Tuesday, August 14, 2012

Abolished Man

After watching this excellent lecture on Biblical eschatology by Father Thomas Hopko, in which he declares that The Abolition of Man by C.S. Lewis is the best book of the last century at least, I decided to re-read it. It's a short volume of reflections on the state of modern man and the consequences of an utterly reductionistic dismantling of everything fundamentally human, from values to reason. Lewis' musings are highly relevant in our increasingly postmodern culture, and his decrying of "innovators" and "Conditioners" brings to mind various public figures in academia and politics.

The one that most clearly sprung to mind for me is Sam Harris, and especially his book The Moral Landscape. Harris is a perfectly distilled example of the naivete and folly that Lewis describes. Harris -- as with many modern men -- wants to use reason so as to see through the foundations of reason, and to appeal to some 'value' that is more fundamental than any of those values that we sentimental humans inherit from our forebears. But, as Lewis says:

This thing which I have called for convenience the Tao, and which others may call Natural Law or Traditional Morality or the First Principles of Practical Reason or the First Platitudes, is not one among a series of possible systems of value. It is the sole source of all value judgments. If it is rejected, all value is rejected. If any value is retained, it is retained. The effort to refute it and raise a new system of value in its place is self-contradictory. Therefore never has been, and never will be, a radically new judgment of value in the history of the world. What purport to be new systems or (as they now call them) 'ideologies,' all consist of fragments of the Tao itself, arbitrarily wrenched from their context in the whole and then swollen to madness in their isolation, yet still owing to the Tao and to it alone such validity as they possess. If my duty to my parents is a superstition, then so is my duty to posterity. If justice is a superstition, then so is my duty to my country or my race. If the pursuit of scientific knowledge is a real value, then so is conjugal fidelity. The rebellion of new ideologies against the Tao is a rebellion of the branches against the tree: if the rebels could succeed they would find that they had destroyed themselves. The human mind has no more power of inventing a new value than of imagining a new primary colour, or, indeed, of creating a new sun and a new sky for it to move in.
Harris does imagine himself -- or at least the scientific community writ large -- to be capable of just such a feat. But his rather large book -- whose basic premise is that it is possible to derive a system of morality from an empirical investigation of nature and application of reason -- all hinges on a single un-reasoned-for, un-empirical assumption. At the root of Harris' system, the ground basis for it, is that the maximal flourishing and well-being of conscious creatures is desirable and should be pursued, and the the worst possible misery for conscious creatures is undesirable and should be avoided. This is somewhat uncontroversial, in itself, and isn't necessarily a problem provided that one is willing to admit that one is appealing to a principle outside of the bounds of reason or empiricism, to what Lewis refers to as the Tao. But it is precisely this that Harris can never admit, given his worldview as a materialist, and given that his entire project purports to be the unsullied deliverance of disinterested reason and empirical investigation.

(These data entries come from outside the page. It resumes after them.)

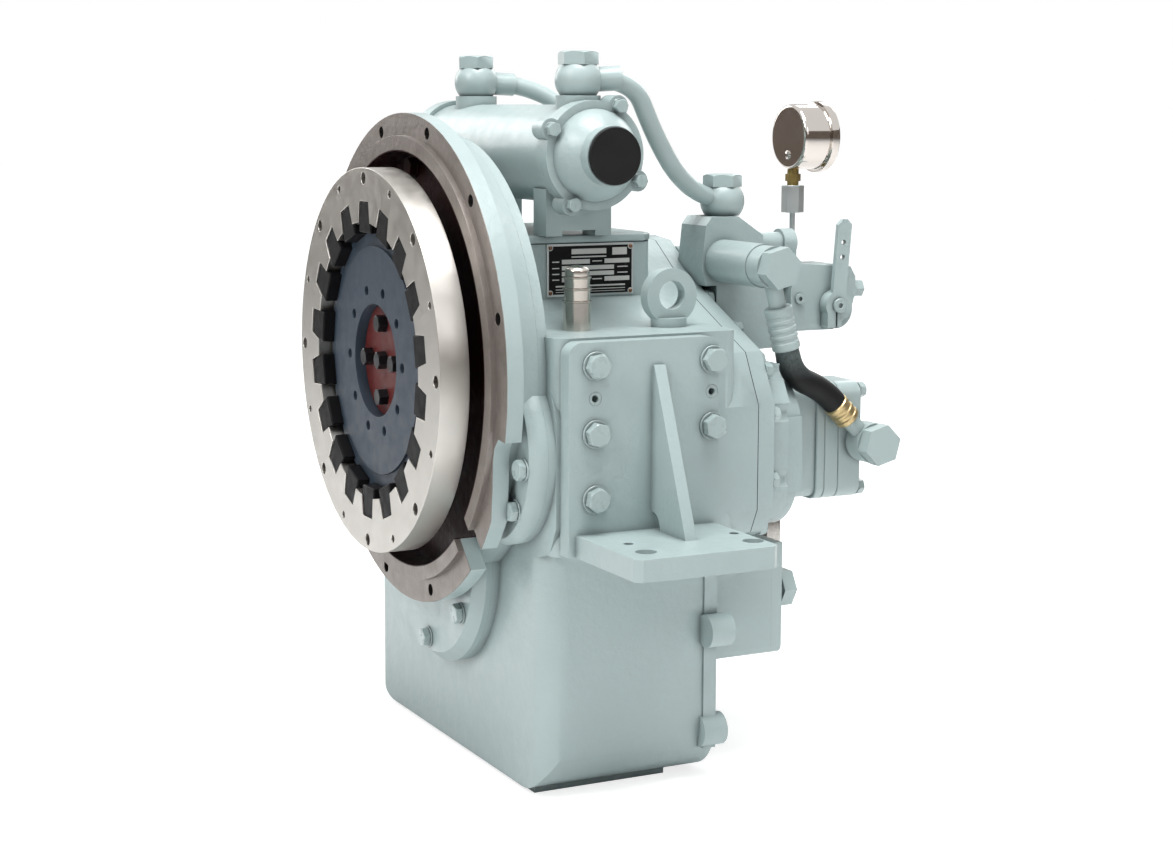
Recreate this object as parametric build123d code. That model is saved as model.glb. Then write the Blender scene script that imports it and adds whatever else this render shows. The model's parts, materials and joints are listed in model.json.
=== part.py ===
from build123d import *
import os
from math import acos, atan2, cos, degrees, hypot, pi, radians, sin, tan

# Marine reversing gearbox. Millimetres, +Z up. The input shaft runs along Y through the origin,
# the origin is the centre of the housing's flange face, and +Y points aft to the output.

# Running and assembly clearances
RUNNING = 0.05
LOOSE = 0.2
SIDE_PLAY = 0.4
GASKET = 0.8

# Shaft layout: the output lies straight below the input, the astern shaft to the right of both
CENTRE_DISTANCE = 180.0
MODULE = 4.0
INPUT_TEETH = 42
ASTERN_TEETH = 35
PINION_TEETH = 30
OUTPUT_TEETH = 60
TRANSFER_DISTANCE = MODULE * (INPUT_TEETH + ASTERN_TEETH) / 2
PINION_DISTANCE = MODULE * (PINION_TEETH + OUTPUT_TEETH) / 2
ASTERN_DROP = (CENTRE_DISTANCE**2 + TRANSFER_DISTANCE**2 - PINION_DISTANCE**2) / (2 * CENTRE_DISTANCE)
ASTERN_SIDE = (TRANSFER_DISTANCE**2 - ASTERN_DROP**2) ** 0.5
INPUT_AXIS = (0.0, 0.0)
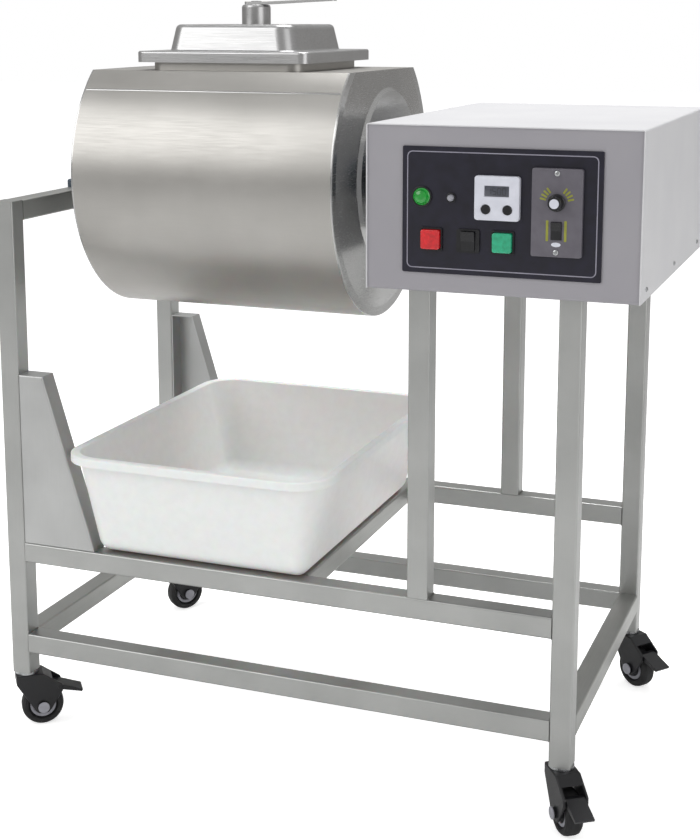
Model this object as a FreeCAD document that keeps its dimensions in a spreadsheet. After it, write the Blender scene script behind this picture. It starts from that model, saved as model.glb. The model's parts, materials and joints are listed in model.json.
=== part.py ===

At any rate, a systematic debunking of the naive positivism of Harris is beyond the realm of this post and superfluous. But the manner that Lewis lays bare the conceits of such men -- effortlessly navigating and giving felicitous expression to philosophical ideas about the nature of man -- is impressive. Harris is a potent example of such a man, but he's far from unique as such men are now everywhere occupying positions of influence and power. Lewis was perspicacious on this count.

It isn't the love of reason (to the extent that it's present), or the value of skepticism that Lewis is putting on trial, as he recognizes the great value of both. But Lewis knows that the achilles heal of the rigorous, thorough, devout skeptic is all too often, ironically, his insufficient skepticism:

Their scepticism about values is on the surface: it is for use on other people's values; about the values current in their own set they are not nearly sceptical enough. And this phenomenon is very usual. A great many of those who 'debunk' traditional or (as they would say) 'sentimental' values have in the background values of their own which they believe to be immune from the debunking process.
Harris and his ilk don't misstep by appealing to certain First Principles. Indeed, if they wish to reason about morality (or anything else) they can hardly do otherwise, as Lewis clearly sees. It is in denying that they are doing so that they err. But does Harris really believe that there is, or can be, such a thing as a neutral, or assumption-less ground for reason or morality? You would not think such a thing possible for an educated person, but I recently read Harris' short e-book Lying, and a passage in it seems to confirm just that:

Like many of Kant’s philosophical views, his position on lying [that it was wrong in all cases] was not so much argued for as presumed, like a religious precept.
Although this is a dubious reading of Kant, the salient point is that the very notion of First Principles appears to scandalize Harris. As if he had reasoned for his moral system at every juncture, all the way down, including at its starting point, rather than presuming that flourishing is desirable and misery is undesirable "like a religious precept." His skepticism is sufficient to question Kant and his First Principles, but apparently such skepticism is inapplicable to Sam Harris and his.